We test the Suricata’s ability to decode the FTP protocol. A file containing a specific value is transfered from a client machine to the FTP server. The topology’s packets are mirrored to Suricata. As a result, M&NTIS is able to benchmark probes in real time. For this example, the following next rule assess if Suricata is able to detect a pattern in the FTP communication. The directory of name e9713ae04a02a810d6f33dd956f42794 is created using the MKDIR FTP command.

alert ftp 192.168.101.2 any -> any any (msg:"POC Sonde: FTP : catched the flag"; content:"e9713ae04a02a810d6f33dd956f42794"; nocase; sid: 1000002; rev: 1;)

Suricata does trigger the next alert

03/29/2024-16:28:47.893439  [**] [1:1000002:1] POC Sonde: FTP : catched the flag [**] [Classification: (null)] [Priority: 3] {TCP} 192.168.101.2:45756 -> 192.168.103.3:21

As a result, Suricata is able to decode at least this kind of command in a FTP transfer.

Limitations

There may be ambiguities on MITRE ATT&CK classification from a defense or attack product point of view. As a result, some deeper inspection on alerts might be required to assess if the alert does correspond to the live attack.

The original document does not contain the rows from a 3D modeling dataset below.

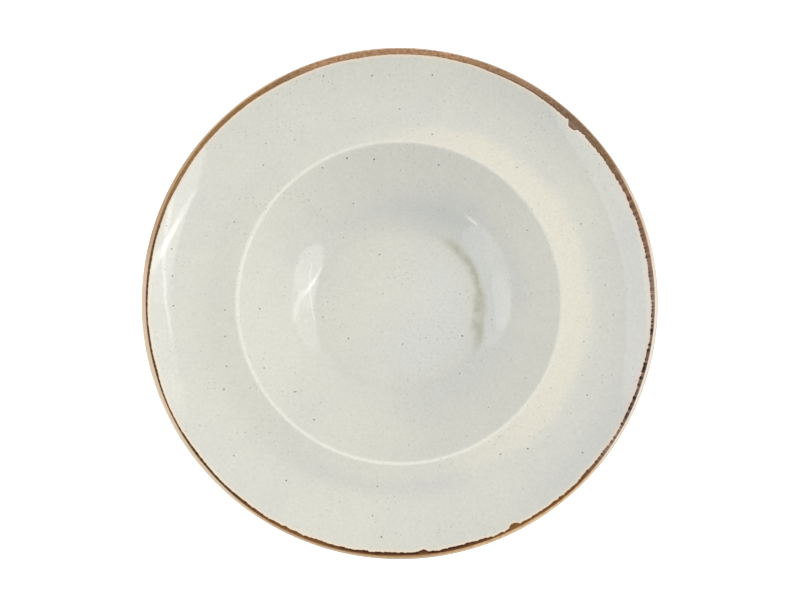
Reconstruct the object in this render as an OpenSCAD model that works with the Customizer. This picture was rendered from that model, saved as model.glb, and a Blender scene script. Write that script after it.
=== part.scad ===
// Rimmed soup plate in glazed stoneware, modelled as it is made: a fired body
// with a foot ring, three glaze coats and a brown band round the lip.
// The coats lie face to face on the body. +Z is up, and the origin is the
// centre of the foot's bearing plane.

/* [Plate] */
// Overall diameter, over the glazed lip
plate_d = 280; // [250:1:320]
// Height of the lip over the crest that rings the well
lip_rise = 8; // [2:0.5:14]

/* [Well] */
// Diameter of the flat floor
floor_d = 79; // [56:1:92]
// Diameter of the crest that rings the well
crest_d = 177; // [155:1:200]
// Height of the crest over the floor
well_depth = 28; // [20:0.5:36]
// How far the crest's rounding reaches to each side of it
crest_round = 1.7; // [0.8:0.1:3]

/* [Rim] */
// Depth of the shallow gutter in the rim, under the crest
gutter_fall = 3.1; // [1.5:0.1:5]
// Thickness of the rim, and of its rounded lip
rim_t = 4.2; // [3.2:0.1:5.5]

/* [Back] */
// Thickness of the well's wall
wall_t = 5; // [4:0.1:6.5]
// Thickness of the base under the floor
base_t = 5.3; // [4:0.1:8]
// How far the bend under the crest reaches to each side
back_round = 9; // [5:0.5:12]

/* [Foot] */
// Outer diameter of the foot ring, where it leaves the base
foot_d = 104; // [96:1:112]
// Width of the foot ring, where it leaves the base
foot_w = 6; // [5:0.1:9]
// Depth of the recess inside the foot ring
recess_h = 3.2; // [2.6:0.1:5]
// How far each side of the foot ring leans in on its way down
foot_taper = 0.6; // [0:0.1:1]
// Rounding of the bearing face's two edges
foot_round = 0.8; // [0.4:0.1:1]
// Fillet between the foot ring and the wall's back
foot_fillet = 2.5; // [1:0.1:3.5]
// Fillet between the foot ring and the recess
recess_fillet = 1.2; // [0.6:0.1:1.6]

/* [Coats] */
// Thickness of the glaze over most of the plate
glaze_t = 0.35; // [0.2:0.01:0.5]
// Thickness of the glaze where it breaks thin over the crest
crest_glaze_t = 0.14; // [0.08:0.01:0.3]
// Thickness of the glaze pooled where the wall meets the floor
pool_t = 0.6; // [0.3:0.01:0.9]
// Thickness of the brown band round the lip
band_t = 0.3; // [0.2:0.01:0.5]
// How far the band reaches in over the rim's face, from the lip's round
band_lap = 1.1; // [0.5:0.1:4]
// How far the band reaches in over the rim's back, from the lip's round
band_back_lap = 1.6; // [0.5:0.1:5]
// Height over the table down to which the foot keeps its full glaze
wiped_h = 1.5; // [1.2:0.1:2]

/* [Hidden] */

// Facets of a full turn, and points of a long curve and of a short round
$fn = 144;
long_steps = 16;
short_steps = 6;

// Part of the wall's run at which its foot and its slope would meet if extended
knee_share = 0.27;
// Part of the rim's width at which the gutter is lowest
gutter_share = 0.37;
// Part of the run from crest to gutter at which the two slopes would meet
shoulder_share = 0.78;
// Part of the run from gutter to lip at which the two slopes would meet
rise_share = 0.41;

// Radii and heights on the face
floor_r = floor_d / 2;
crest_r = crest_d / 2;
floor_z = recess_h + base_t;
crest_z = floor_z + well_depth;
plate_h = crest_z + lip_rise;
gutter_z = crest_z - gutter_fall;

// The lip's rounding is half a circle, as thick as the rim
lip_r = rim_t / 2;
lip_centre = [plate_d / 2 - lip_r, plate_h - lip_r];
gutter_r = crest_r + gutter_share * (lip_centre.x - crest_r);
rim_angle = atan2(plate_h - gutter_z, (1 - rise_share) * (lip_centre.x - gutter_r));

// Where straight tangents of the face meet, each the corner of one bend
knee = [floor_r + knee_share * (crest_r - floor_r), floor_z];
crest = [crest_r, crest_z];
shoulder = [crest_r + shoulder_share * (gutter_r - crest_r), gutter_z];
gutter = [gutter_r, gutter_z];
wall_angle = atan2(crest.y - knee.y, crest.x - knee.x);
shoulder_angle = atan2(shoulder.y - crest.y, shoulder.x - crest.x);
crest_in = crest - crest_round * along(wall_angle);
crest_out = crest + crest_round * along(shoulder_angle);

// Ends of the lip's round, and of the band on each side of the rim
lip_face = lip_centre + lip_r * along(rim_angle + 90);
lip_back = lip_centre - lip_r * along(rim_angle + 90);
band_face = lip_face - band_lap * along(rim_angle);
band_back = lip_back - band_back_lap * along(rim_angle);
rise = [lip_face.x - (lip_face.y - gutter_z) / tan(rim_angle), gutter_z];

// The back: level under the gutter, then down beside the wall to the foot
back_z = gutter_z - rim_t;
back_rise = [lip_back.x - (lip_back.y - back_z) / tan(rim_angle), back_z];
under_crest_z = crest_z - wall_t / cos(wall_angle);
back_corner = [crest_r - (under_crest_z - back_z) / tan(wall_angle), back_z];
back_out = back_corner + [back_round, 0];
back_in = back_corner - back_round * along(wall_angle);
base_corner = [crest_r - (under_crest_z - recess_h) / tan(wall_angle), recess_h];
base_edge = [floor_r, recess_h];

// The wall's back stops at the foot's fillet, part of the way along its bend
foot_r = foot_d / 2;
stop_share = bend_share(back_in, base_corner, base_edge, foot_r + foot_fillet);
stop_corner = back_in + stop_share * (base_corner - back_in);
stop = bend_point(back_in, base_corner, base_edge, stop_share);
stop_slope = (stop_corner.y - stop.y) / (stop_corner.x - stop.x);
fillet_corner = [foot_r, stop.y - foot_fillet * stop_slope];

// The foot ring's own points, from its outer side to its inner side
foot_out_top = fillet_corner - [0, foot_fillet];
foot_out = [foot_r - foot_taper, 0];
foot_in = [foot_r - foot_w + foot_taper, 0];
foot_in_top = [foot_r - foot_w, recess_h - recess_fillet];
foot_out_edge = foot_out + foot_round * toward(foot_out, foot_out_top);
foot_in_edge = foot_in + foot_round * toward(foot_in, foot_in_top);
wiped_out = foot_out + wiped_h * toward(foot_out, foot_out_top);
wiped_in = foot_in + wiped_h * toward(foot_in, foot_in_top);

function along(angle) = [cos(angle), sin(angle)];
function toward(a, b) = (b - a) / norm(b - a);

// A bend leaves a towards the corner and reaches b coming from the corner
function bend_point(a, corner, b, t) =
    (1 - t) * (1 - t) * a + 2 * t * (1 - t) * corner + t * t * b;
// Part of the way along a bend at which its radius is x
function bend_share(a, corner, b, x) =
    let (
        square = a.x - 2 * corner.x + b.x,
        single = 2 * (corner.x - a.x),
        rest = a.x - x
    )
    2 * rest / (sqrt(single * single - 4 * square * rest) - single);

// Stretches of the outline, as [radius, height, coat thickness].
// Each leaves out its first point, which is the last of the one before it.
function bend(a, corner, b, coat_a, coat_b, steps) =
    [for (i = [1:steps])
        let (t = i / steps, p = bend_point(a, corner, b, t))
        [p.x, p.y, coat_a + (coat_b - coat_a) * t]];
function straight(b, coat) = [[b.x, b.y, coat]];
function lip_turn(coat, steps) =
    [for (i = [1:steps])
        let (p = lip_centre + lip_r * along(rim_angle + 90 - 180 * i / steps))
        [p.x, p.y, coat]];

// The finished outline, coats included, one stretch for each coat and the bare foot
face_stretch = concat(
    [[0, floor_z, glaze_t]],
    straight([floor_r, floor_z], pool_t),
    bend([floor_r, floor_z], knee, crest_in, pool_t, crest_glaze_t, long_steps),
    bend(crest_in, crest, crest_out, crest_glaze_t, crest_glaze_t, short_steps),
    bend(crest_out, shoulder, gutter, crest_glaze_t, glaze_t, short_steps),
    bend(gutter, rise, band_face, glaze_t, band_t, long_steps));
band_stretch = concat(
    straight(lip_face, band_t),
    lip_turn(band_t, long_steps),
    straight(band_back, band_t));
back_stretch = concat(
    bend(band_back, back_rise, back_out, band_t, glaze_t, long_steps),
    bend(back_out, back_corner, back_in, glaze_t, glaze_t, short_steps),
    bend(back_in, stop_corner, stop, glaze_t, glaze_t, long_steps),
    bend(stop, fillet_corner, foot_out_top, glaze_t, glaze_t, short_steps),
    straight(wiped_out, glaze_t),
    straight(foot_out_edge, 0));
bare_stretch = concat(
    bend(foot_out_edge, foot_out, foot_out - [foot_round, 0], 0, 0, short_steps),
    straight(foot_in + [foot_round, 0], 0),
    bend(foot_in + [foot_round, 0], foot_in, foot_in_edge, 0, 0, short_steps));
recess_stretch = concat(
    straight(wiped_in, glaze_t),
    straight(foot_in_top, glaze_t),
    bend(foot_in_top, [foot_in_top.x, recess_h], [foot_in_top.x - recess_fillet, recess_h],
        glaze_t, glaze_t, short_steps),
    straight([0, recess_h], glaze_t));
outline = concat(face_stretch, band_stretch, back_stretch, bare_stretch, recess_stretch);

// Where each coat ends in the outline
face_end = len(face_stretch) - 1;
band_end = face_end + len(band_stretch);
back_end = band_end + len(back_stretch);
bare_end = back_end + len(bare_stretch);
last = len(outline) - 1;

// The outline lies outwards of the body by the coat's thickness
function outward(i) =
    let (
        before = outline[max(i - 1, 0)],
        after = outline[min(i + 1, last)],
        run = [after.x - before.x, after.y - before.y]
    )
    [-run.y, run.x] / norm(run);
function outer(i) = [outline[i].x, outline[i].y];
function inner(i) = outer(i) - outline[i].z * outward(i);

module coat(first, end) {
    rotate_extrude()
        polygon(concat(
            [for (i = [first:end]) outer(i)],
            [for (i = [end:-1:first]) if (outline[i].z > 0) inner(i)]));
}

module clay_body() {
    color([0.88, 0.84, 0.76])
        rotate_extrude()
            polygon([for (i = [0:last]) inner(i)]);
}

module face_glaze() {
    color([0.85, 0.85, 0.81])
        coat(0, face_end);
}

module edge_band() {
    color([0.56, 0.4, 0.27])
        coat(face_end, band_end);
}

module back_glaze() {
    color([0.84, 0.84, 0.8])
        coat(band_end, back_end);
}

module recess_glaze() {
    color([0.84, 0.84, 0.8])
        coat(bare_end, last);
}

clay_body();
face_glaze();
edge_band();
back_glaze();
recess_glaze();
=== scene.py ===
# %% [markdown]
# Rimmed soup plate, studio picture.
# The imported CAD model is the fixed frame. Blender adds what a potter adds after the shape: a glaze that
# breaks pale over the crest and pools in the foot of the well, specks of iron, a brown band wiped round the
# lip, and a foot ground bare. Part of the glaze's and the band's colour is painted light: painted shade in
# the well and on the rim, painted light on one shoulder, a painted highlight on the crest and a painted
# reflection on the floor of the well and round the lip. Every size below is the part's own, in millimetres,
# and MM turns it to Blender's metres.

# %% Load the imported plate
import math

import bpy
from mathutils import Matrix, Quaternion, Vector


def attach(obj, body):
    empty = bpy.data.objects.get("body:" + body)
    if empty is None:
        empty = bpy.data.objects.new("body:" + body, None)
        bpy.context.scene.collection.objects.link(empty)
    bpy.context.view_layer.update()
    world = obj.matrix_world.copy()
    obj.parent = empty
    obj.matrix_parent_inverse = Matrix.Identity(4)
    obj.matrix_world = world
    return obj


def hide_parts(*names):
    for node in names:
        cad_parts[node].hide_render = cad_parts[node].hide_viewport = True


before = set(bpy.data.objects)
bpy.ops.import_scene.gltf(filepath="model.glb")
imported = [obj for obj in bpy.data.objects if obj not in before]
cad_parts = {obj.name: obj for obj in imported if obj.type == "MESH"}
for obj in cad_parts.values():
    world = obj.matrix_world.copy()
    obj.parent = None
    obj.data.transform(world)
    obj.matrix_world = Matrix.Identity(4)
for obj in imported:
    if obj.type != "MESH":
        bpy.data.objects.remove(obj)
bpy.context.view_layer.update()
MM = 0.001

# %% [markdown]
# The camera comes first, so that every later piece can be judged in the picture's own view. The picture is
# 800 x 600 pixels. The plate's outline is an ellipse a little wider than high, which gives a camera 7.6
# degrees off the plate's axis. The rings inside it shrink and shift with depth, which gives its distance.

# %% Camera above the plate
LENS = 92.1
SENSOR_WIDTH = 36.0
CAMERA_AT = Vector((0.0, -152.1, 1141.4)) * MM
AIM_AT = Vector((0.15, 5.05, 2.17)) * MM

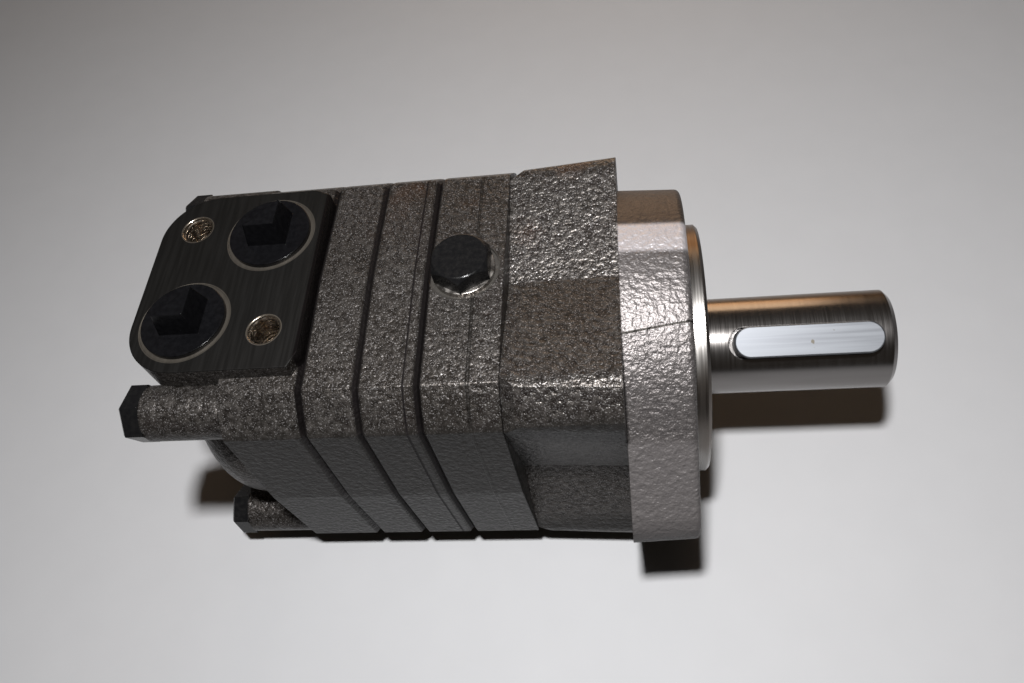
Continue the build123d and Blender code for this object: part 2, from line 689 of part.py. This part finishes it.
with BuildPart() as balance_plate:
    round_x(plate_rear, plate_front, 33.7)
    round_x(plate_rear, plate_front, 18.0, mode=Mode.SUBTRACT)
    round_x(plate_rear, plate_front, 2.0, balance_pin_places, mode=Mode.SUBTRACT)
    ring_x(plate_rear + 2.4, plate_rear + 4.4, 32.1, 33.7, mode=Mode.SUBTRACT)
write(balance_plate, "balance_plate")

with BuildPart() as balance_pins:
    round_x(balance_pin_rear + 0.3, plate_front - 1, 1.95, balance_pin_places)
write(balance_pins, "balance_pins")

with BuildPart() as balance_seal:
    seal_ring(plate_rear + 3.4, 33.0, 0.88)
write(balance_seal, "balance_seal")

with BuildPart() as balance_spring:
    cone = [(plate_rear - 0.1, 19.5), (plate_rear - 1.1, 19.5), (spring_rear, 26.5), (spring_rear + 1, 26.5)]
    turned(cone)
write(balance_spring, "balance_spring")

# ---------------------------------------------------------------- check valves
check_ball_radius = 3.0
check_ball_x = channel_rear - (check_ball_radius**2 - check_seat_radius**2) ** 0.5 - 0.02
check_spring_front = check_ball_x - 2.2

with BuildPart() as check_balls:
    with Locations(*[(check_ball_x, y, z) for y, z in check_places]):
        Sphere(check_ball_radius)
write(check_balls, "check_balls")

with BuildPart() as check_springs:
    spring_length = check_spring_front - check_bore_rear - 0.6
    for y, z in check_places:
        start = Plane((check_bore_rear + 0.4, y, z), x_dir=(0, 1, 0), z_dir=(1, 0, 0))
        coil = Helix(2.2, spring_length, 2.7).moved(start.location)
        with BuildSketch(Plane(coil @ 0, z_dir=coil % 0)) as wire:
            Circle(0.35)
        sweep(wire.sketch, path=coil, is_frenet=True)
write(check_springs, "check_springs")

# ---------------------------------------------------------------- seals and dowels of the sections
with BuildPart() as neck_seal:
    seal_ring(housing_rear - seal_groove_depth / 2, 37.0, 0.74)
write(neck_seal, "neck_seal")

with BuildPart() as section_seals:
    groove_middle = seal_groove_depth / 2
    seal_ring(drain_rear + groove_middle, 45.5, 0.74)
    seal_ring(wear_rear + groove_middle, 45.5, 0.74)
    seal_ring(ring_rear - groove_middle, 45.5, 0.74)
    seal_ring(channel_rear - groove_middle, 45.5, 0.74)
write(section_seals, "section_seals")

with BuildPart() as dowel_pins:
    round_x(dowel_rear + 0.3, dowel_front - 0.3, dowel_radius - 0.02, dowel_places)
write(dowel_pins, "dowel_pins")
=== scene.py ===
import json
import math

import bpy
from mathutils import Matrix, Vector


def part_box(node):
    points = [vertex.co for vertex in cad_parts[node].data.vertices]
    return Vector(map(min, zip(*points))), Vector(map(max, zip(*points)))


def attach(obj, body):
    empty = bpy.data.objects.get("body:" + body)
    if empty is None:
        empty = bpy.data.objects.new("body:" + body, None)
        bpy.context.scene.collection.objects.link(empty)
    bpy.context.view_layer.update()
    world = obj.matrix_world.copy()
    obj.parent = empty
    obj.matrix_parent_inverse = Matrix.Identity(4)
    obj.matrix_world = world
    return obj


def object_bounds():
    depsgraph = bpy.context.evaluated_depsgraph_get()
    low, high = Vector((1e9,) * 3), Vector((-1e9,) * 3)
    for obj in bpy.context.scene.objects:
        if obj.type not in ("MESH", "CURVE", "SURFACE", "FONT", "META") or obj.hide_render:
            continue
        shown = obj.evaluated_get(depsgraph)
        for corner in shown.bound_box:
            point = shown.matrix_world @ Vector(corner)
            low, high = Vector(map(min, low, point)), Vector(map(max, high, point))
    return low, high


# Looks of the hydraulic motor. Metres, in the CAD frame: X along the shaft, Z out of the port face.

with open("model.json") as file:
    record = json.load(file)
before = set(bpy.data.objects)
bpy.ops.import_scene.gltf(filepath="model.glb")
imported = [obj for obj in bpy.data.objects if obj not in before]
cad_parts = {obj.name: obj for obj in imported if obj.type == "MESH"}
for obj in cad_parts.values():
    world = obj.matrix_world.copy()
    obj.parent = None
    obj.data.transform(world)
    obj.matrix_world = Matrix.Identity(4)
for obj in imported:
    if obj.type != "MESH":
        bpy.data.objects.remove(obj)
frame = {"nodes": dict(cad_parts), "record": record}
NODES = frame["nodes"]
cad_low, cad_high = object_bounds()

# boxes of the stacked sections, and places taken from the record's mounts
MOUNTS = {mount["name"]: mount["pos_m"] for mount in frame["record"]["mounts"]}
SECTIONS = {name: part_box(name) for name in ("front_housing", "drain_housing", "wear_plate", "gear_ring",
                                            "channel_plate", "end_cover")}
PORT_Z = MOUNTS["port_face"][2]
DRAIN_X = MOUNTS["drain_port"][0]
HOLES = [MOUNTS["manifold_hole_a"], MOUNTS["manifold_hole_b"]]
PORTS = [MOUNTS["port_a"], MOUNTS["port_b"]]
FLANGE_REAR = -0.020

# tints that several castings share
# painted shade for grooves and chamfers, also the colour of the dark joint lines between sections
SHADE_AND_JOINT_DARK = (0.006, 0.005, 0.005)
OILED_DARK, OILED_LIGHT = (0.012, 0.0102, 0.009), (0.042, 0.038, 0.035)


# ---------------------------------------------------------------- node helpers
class Graph:
    """A material's node tree, with short ways to add and join nodes."""

    def __init__(self, name):
        self.mat = bpy.data.materials.new(name)
        self.mat.use_nodes = True
        self.tree = self.mat.node_tree
        self.tree.nodes.clear()
        self.out = self.add("ShaderNodeOutputMaterial")
        self.shader = self.add("ShaderNodeBsdfPrincipled")
        self.tree.links.new(self.shader.outputs[0], self.out.inputs["Surface"])
        self.place = self.add("ShaderNodeTexCoord").outputs["Object"]
        split = self.add("ShaderNodeSeparateXYZ")
        self.join(self.place, split.inputs[0])
        self.x, self.y, self.z = split.outputs

    def add(self, kind, **settings):
        node = self.tree.nodes.new(kind)
        for key, value in settings.items():
            setattr(node, key, value)
        return node

    def join(self, source, target):
        if hasattr(source, "links"):
            self.tree.links.new(source, target)
        else:
            target.default_value = source

    def noise(self, scale, detail=4.0, rough=0.55, stretch=None):
        node = self.add("ShaderNodeTexNoise")
        node.inputs["Scale"].default_value = scale
        node.inputs["Detail"].default_value = detail
        node.inputs["Roughness"].default_value = rough
        self.join(self.stretched(stretch), node.inputs["Vector"])
        return node.outputs["Fac"]

    def stretched(self, stretch):
        """The object's own coordinates, scaled along each axis."""
        if stretch is None:
            return self.place
        node = self.add("ShaderNodeMapping")
        node.inputs["Scale"].default_value = stretch
        self.join(self.place, node.inputs["Vector"])
        return node.outputs["Vector"]

    def math(self, operation, a, b=0.0, c=0.0):
        node = self.add("ShaderNodeMath", operation=operation)
        for value, socket in zip((a, b, c), node.inputs):
            self.join(value, socket)
        return node.outputs[0]

    def ramp(self, value, low, high, start=0.0, end=1.0):
        """Smooth step from start at low to end at high."""
        node = self.add("ShaderNodeMapRange", interpolation_type="SMOOTHSTEP")
        for key, number in (("From Min", low), ("From Max", high), ("To Min", start), ("To Max", end)):
            node.inputs[key].default_value = number
        self.join(value, node.inputs["Value"])
        return node.outputs["Result"]

    def both(self, a, b):
        return self.math("MULTIPLY", a, b)

    def either(self, a, b):
        return self.math("MAXIMUM", a, b)

    def near(self, value, middle, half, soft):
        """1 within half of the middle, falling to 0 over soft."""
        away = self.math("ABSOLUTE", self.math("SUBTRACT", value, middle))
        return self.ramp(away, half, half + soft, 1.0, 0.0)

    def away_from(self, centre):
        """Distance in the XY plane from a vertical axis."""
        dx = self.math("SUBTRACT", self.x, centre[0])
        dy = self.math("SUBTRACT", self.y, centre[1])
        return self.math("SQRT", self.math("ADD", self.both(dx, dx), self.both(dy, dy)))

    def mix(self, share, first, second):
        node = self.add("ShaderNodeMix", data_type="RGBA")
        self.join(share, node.inputs["Factor"])
        for value, socket in ((first, node.inputs[6]), (second, node.inputs[7])):
            self.join((*value, 1.0) if isinstance(value, tuple) else value, socket)
        return node.outputs[2]

    def blend(self, share, first, second):
        """Number between two, by share."""
        return self.math("MULTIPLY_ADD", share, self.math("SUBTRACT", second, first), first)

    def bump(self, height, distance, strength=1.0, before=None):
        node = self.add("ShaderNodeBump")
        node.inputs["Distance"].default_value = distance
        self.join(strength, node.inputs["Strength"])
        self.join(height, node.inputs["Height"])
        if before is not None:
            self.join(before, node.inputs["Normal"])
        return node.outputs["Normal"]

    def swap(self, share, first, second):
        """Vector between two, by share."""
        node = self.add("ShaderNodeMix", data_type="VECTOR")
        self.join(share, node.inputs["Factor"])
        self.join(first, node.inputs[4])
        self.join(second, node.inputs[5])
        return node.outputs[1]

    def rounded(self, radius):
        """Normal that softens sharp edges to a small radius."""
        node = self.add("ShaderNodeBevel", samples=4)
        node.inputs["Radius"].default_value = radius
        return node.outputs["Normal"]

    def finish(self, color, rough, metal=0.0, normal=None, gloss=0.5):
        self.join((*color, 1.0) if isinstance(color, tuple) else color, self.shader.inputs["Base Color"])
        self.join(rough, self.shader.inputs["Roughness"])
        self.join(metal, self.shader.inputs["Metallic"])
        self.shader.inputs["Specular IOR Level"].default_value = gloss
        if normal is not None:
            self.join(normal, self.shader.inputs["Normal"])
        return self.mat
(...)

Additionally, temporal correlation can also be considered to verify whether an alert was triggered within the time range during which a stimuli was executed. However, the evaluation of correct classification often remains manual—especially in cases where MITRE ATT&CK tagging cannot be fully trusted or is absent.

Conclusion

M&NTIS platform is suited for security products benchmarking. It offers a framework to perform, among others, network attacks, challenge defense capabilities and measure defense ruleset coverage as well as alert classification relevance.

The proposed evaluation methodology can be automated within M&NTIS Platform, thus allowing to reduce the complexity and the time required to conduct a comprehensive probe’s benchmark.